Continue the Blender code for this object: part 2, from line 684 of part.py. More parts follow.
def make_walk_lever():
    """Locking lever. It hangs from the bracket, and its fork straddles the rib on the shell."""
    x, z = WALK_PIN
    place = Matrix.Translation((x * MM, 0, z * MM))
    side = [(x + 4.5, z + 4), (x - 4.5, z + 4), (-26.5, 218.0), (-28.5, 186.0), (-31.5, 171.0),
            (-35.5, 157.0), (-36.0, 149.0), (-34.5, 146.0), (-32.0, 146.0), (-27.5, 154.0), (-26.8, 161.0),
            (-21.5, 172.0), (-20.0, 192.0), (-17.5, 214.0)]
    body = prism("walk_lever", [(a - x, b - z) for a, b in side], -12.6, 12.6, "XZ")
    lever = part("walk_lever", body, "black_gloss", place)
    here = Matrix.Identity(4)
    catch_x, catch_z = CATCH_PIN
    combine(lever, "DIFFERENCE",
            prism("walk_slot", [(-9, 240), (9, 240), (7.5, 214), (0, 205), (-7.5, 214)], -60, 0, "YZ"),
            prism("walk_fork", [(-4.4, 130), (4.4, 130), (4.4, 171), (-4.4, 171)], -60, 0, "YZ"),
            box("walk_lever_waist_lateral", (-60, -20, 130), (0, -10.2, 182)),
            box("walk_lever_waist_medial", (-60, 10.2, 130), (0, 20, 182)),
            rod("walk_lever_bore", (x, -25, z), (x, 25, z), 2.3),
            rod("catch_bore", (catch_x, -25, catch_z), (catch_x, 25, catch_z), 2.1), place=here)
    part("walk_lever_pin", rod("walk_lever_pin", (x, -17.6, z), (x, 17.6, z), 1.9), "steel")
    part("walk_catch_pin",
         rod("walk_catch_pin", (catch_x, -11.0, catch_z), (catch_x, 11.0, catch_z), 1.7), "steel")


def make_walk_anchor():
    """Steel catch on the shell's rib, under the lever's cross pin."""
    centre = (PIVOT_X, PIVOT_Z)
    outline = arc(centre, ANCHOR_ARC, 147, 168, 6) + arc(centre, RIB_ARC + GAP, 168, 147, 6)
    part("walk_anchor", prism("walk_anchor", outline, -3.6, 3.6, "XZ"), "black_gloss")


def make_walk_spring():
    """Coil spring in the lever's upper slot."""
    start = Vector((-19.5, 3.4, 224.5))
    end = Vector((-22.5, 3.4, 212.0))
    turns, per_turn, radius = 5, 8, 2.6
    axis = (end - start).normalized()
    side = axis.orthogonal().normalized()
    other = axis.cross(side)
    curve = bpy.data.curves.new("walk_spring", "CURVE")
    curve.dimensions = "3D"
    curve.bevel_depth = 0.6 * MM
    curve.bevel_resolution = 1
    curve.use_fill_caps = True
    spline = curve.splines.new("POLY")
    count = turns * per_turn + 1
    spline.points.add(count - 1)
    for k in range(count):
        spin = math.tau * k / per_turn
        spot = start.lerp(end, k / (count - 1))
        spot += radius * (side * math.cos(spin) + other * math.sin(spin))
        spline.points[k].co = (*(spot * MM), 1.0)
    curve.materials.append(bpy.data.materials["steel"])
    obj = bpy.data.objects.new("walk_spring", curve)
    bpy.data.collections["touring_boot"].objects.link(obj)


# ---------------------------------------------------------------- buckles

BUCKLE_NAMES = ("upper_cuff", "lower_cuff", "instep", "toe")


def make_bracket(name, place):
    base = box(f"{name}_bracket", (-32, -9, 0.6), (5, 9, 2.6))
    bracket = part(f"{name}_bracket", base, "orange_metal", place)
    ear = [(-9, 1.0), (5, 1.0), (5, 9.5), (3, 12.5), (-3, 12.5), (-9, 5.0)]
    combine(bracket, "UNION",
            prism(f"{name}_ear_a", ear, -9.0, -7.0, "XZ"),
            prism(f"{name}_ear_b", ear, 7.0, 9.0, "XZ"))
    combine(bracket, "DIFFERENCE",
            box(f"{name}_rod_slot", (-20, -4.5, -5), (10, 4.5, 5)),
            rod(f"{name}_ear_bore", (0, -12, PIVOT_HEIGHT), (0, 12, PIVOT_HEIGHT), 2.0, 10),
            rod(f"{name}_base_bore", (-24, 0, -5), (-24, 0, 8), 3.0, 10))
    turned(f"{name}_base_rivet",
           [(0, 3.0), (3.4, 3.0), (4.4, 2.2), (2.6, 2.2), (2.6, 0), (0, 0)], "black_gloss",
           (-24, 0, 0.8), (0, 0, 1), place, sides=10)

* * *

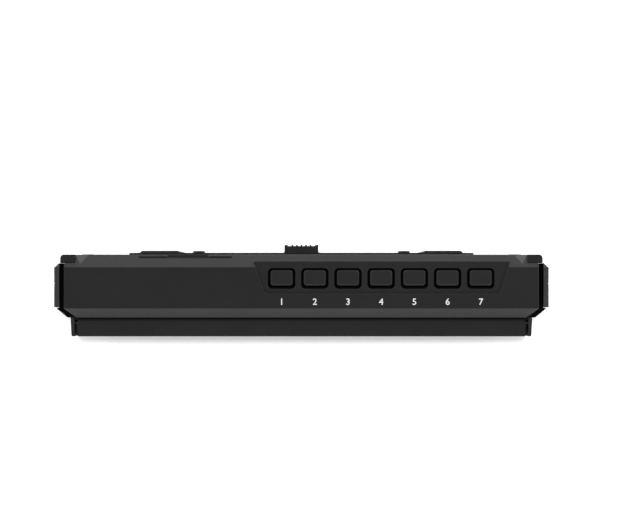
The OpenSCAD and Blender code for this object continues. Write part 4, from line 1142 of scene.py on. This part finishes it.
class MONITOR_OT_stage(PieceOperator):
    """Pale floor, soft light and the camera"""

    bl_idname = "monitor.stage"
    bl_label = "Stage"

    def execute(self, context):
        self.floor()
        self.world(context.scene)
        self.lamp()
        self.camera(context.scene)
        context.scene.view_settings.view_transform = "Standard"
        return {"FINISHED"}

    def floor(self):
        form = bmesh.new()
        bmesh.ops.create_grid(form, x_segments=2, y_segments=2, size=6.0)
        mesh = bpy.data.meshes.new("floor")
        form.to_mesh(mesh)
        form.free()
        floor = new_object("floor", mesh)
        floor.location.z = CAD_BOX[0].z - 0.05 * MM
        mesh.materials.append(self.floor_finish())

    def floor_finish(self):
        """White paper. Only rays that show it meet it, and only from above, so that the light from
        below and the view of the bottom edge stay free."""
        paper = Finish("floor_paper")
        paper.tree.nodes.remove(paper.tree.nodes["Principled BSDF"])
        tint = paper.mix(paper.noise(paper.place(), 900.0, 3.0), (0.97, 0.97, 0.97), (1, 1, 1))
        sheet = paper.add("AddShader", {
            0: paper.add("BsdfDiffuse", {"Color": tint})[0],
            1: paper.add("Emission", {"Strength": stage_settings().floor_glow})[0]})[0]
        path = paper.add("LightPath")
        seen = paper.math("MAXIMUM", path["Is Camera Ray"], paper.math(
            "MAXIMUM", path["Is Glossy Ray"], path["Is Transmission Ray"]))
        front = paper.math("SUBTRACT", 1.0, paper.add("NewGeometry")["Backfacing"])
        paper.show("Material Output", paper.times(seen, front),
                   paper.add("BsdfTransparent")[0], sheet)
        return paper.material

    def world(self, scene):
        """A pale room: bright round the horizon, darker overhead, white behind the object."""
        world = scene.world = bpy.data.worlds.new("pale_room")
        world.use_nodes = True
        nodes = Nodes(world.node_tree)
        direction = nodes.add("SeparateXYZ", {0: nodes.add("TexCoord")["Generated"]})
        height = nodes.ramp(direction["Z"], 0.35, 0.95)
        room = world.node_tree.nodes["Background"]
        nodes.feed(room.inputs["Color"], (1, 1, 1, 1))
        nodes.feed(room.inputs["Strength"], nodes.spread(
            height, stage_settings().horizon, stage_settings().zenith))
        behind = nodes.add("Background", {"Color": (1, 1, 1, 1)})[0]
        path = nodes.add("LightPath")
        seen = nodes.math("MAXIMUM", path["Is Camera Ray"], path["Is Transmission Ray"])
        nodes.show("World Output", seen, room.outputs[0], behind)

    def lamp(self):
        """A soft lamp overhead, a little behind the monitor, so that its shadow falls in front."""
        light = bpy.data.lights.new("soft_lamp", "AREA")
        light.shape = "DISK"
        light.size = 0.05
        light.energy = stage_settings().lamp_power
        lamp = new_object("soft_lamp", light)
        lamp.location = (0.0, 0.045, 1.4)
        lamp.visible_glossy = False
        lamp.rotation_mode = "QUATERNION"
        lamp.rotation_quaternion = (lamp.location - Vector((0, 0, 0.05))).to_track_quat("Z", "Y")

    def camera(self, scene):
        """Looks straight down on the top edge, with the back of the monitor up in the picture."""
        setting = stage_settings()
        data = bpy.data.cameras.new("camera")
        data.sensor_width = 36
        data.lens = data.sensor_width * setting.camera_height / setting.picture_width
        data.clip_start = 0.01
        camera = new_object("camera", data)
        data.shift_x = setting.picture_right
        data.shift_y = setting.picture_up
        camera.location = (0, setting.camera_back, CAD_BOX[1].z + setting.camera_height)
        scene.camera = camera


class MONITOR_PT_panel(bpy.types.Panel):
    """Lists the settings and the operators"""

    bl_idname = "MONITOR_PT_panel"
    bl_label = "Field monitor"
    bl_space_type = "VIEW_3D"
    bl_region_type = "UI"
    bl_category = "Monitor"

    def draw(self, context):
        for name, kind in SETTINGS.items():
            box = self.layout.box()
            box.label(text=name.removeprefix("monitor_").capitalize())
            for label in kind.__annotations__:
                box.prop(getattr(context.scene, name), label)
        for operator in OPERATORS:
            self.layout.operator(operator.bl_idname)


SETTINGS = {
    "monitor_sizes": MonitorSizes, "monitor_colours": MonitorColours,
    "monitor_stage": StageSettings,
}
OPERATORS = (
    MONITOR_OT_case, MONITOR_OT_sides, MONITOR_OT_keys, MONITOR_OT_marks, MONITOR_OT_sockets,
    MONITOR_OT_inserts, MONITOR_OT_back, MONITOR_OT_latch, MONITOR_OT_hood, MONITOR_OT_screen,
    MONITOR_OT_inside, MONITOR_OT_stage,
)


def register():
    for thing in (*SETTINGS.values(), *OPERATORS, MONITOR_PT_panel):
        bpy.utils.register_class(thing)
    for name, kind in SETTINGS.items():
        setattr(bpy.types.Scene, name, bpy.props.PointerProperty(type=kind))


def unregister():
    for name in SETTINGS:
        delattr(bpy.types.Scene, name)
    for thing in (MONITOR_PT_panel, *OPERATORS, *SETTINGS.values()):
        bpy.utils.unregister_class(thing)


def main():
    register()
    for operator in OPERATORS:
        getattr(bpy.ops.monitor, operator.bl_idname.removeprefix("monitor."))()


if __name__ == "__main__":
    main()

● Instructions for the task: Above are the entries. Output exactly the lines beginning with the line that has "The OpenSCAD and" and ending with the line that has "floor, soft light".

● Full output:
The OpenSCAD and Blender code for this object continues. Write part 4, from line 1142 of scene.py on. This part finishes it.
class MONITOR_OT_stage(PieceOperator):
    """Pale floor, soft light and the camera"""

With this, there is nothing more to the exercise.